Far-Field Optical Nanothermometry via Luminescent Nanomaterials

Andrea Pickel, Department of Mechanical Engineering, University of Rochester

Friday, January 17, 2020
1:30 p.m.

Hopeman 224

From transistors to LEDs, as device length scales trend downward, poor thermal dissipation increasingly leads to nanoscale hotspots that limit performance. To address this challenge, nanoscale thermometry tools must be developed. Conventional far-field optical methods like thermoreflectance provide a convenient non-contact approach, but these techniques are fundamentally diffraction limited. To circumvent the optical diffraction limit, we employ the temperature-dependent luminescence of lanthanide-doped upconverting nanoparticles to achieve sub-50 nm single-point temperature measurements. Single-particle measurements typically require excitation intensities orders of magnitude higher than nanoparticle ensembles, but the potential for single-particle self-heating has received limited attention because even highly conservative thermal estimates predict negligible self-heating. Unexpectedly, we observe an increase in the common “ratiometric” thermometry signal of individual NaYF4:Yb3+,Er3+ nanoparticles corresponding to a temperature rise over 50 K if interpreted as thermal.
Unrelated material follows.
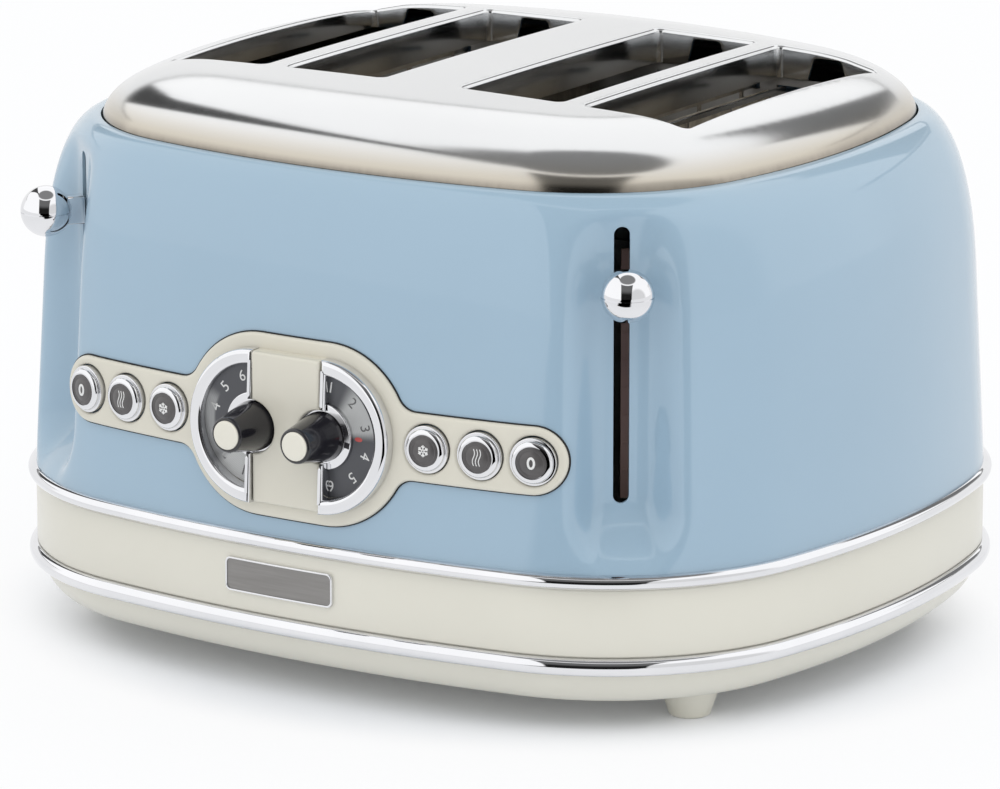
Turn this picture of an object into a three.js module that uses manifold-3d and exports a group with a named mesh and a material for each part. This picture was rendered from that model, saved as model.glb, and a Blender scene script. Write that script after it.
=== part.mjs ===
// Four-slot toaster, as an assembly of separate named pieces.
// Millimetres, +Z up. The front faces -Y, and left and right are as seen from the front.
// The ground is z = 0, and the origin is under the middle of the whole toaster.

import * as THREE from 'three';
import { mergeVertices } from 'three/addons/utils/BufferGeometryUtils.js';
import Module from 'manifold-3d';

const wasm = await Module();
wasm.setup();

// Plan of the body at its foot: half sizes and the radii of its front, side and corner arcs
const bodyHalfWidth = 165;
const bodyHalfDepth = 141;
const bodyFrontRadius = 548;
const bodySideRadius = 315;
const bodyCornerRadius = 86.7;

// Plan of the opening that the cap fills
const lipHalfWidth = 139.4;
const lipHalfDepth = 122.5;
const lipFrontRadius = 394;
const lipSideRadius = 268;
const lipCornerRadius = 70.5;

// Heights of the stacked pieces
const footHeight = 10.9;
const panHeight = 12.2;
const lowerTrimHeight = 6.5;
const bandHeight = 24.5;
const upperTrimHeight = 5.3;
const shellHeight = 129.6;
const capRise = 20.2;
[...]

To resolve this apparent conflict between model and experiment, we systematically vary the substrate thermal conductivity, nanoparticle-substrate contact resistance, and nanoparticle size. We experimentally demonstrate that this effect is an artifact, not a true temperature rise. Instead, rate equation modeling shows that this artifact is due to increased radiative and non-radiative relaxation from higher-lying Er3+ energy levels. These results have important implications for the calibrations required for accurate single-particle thermometry.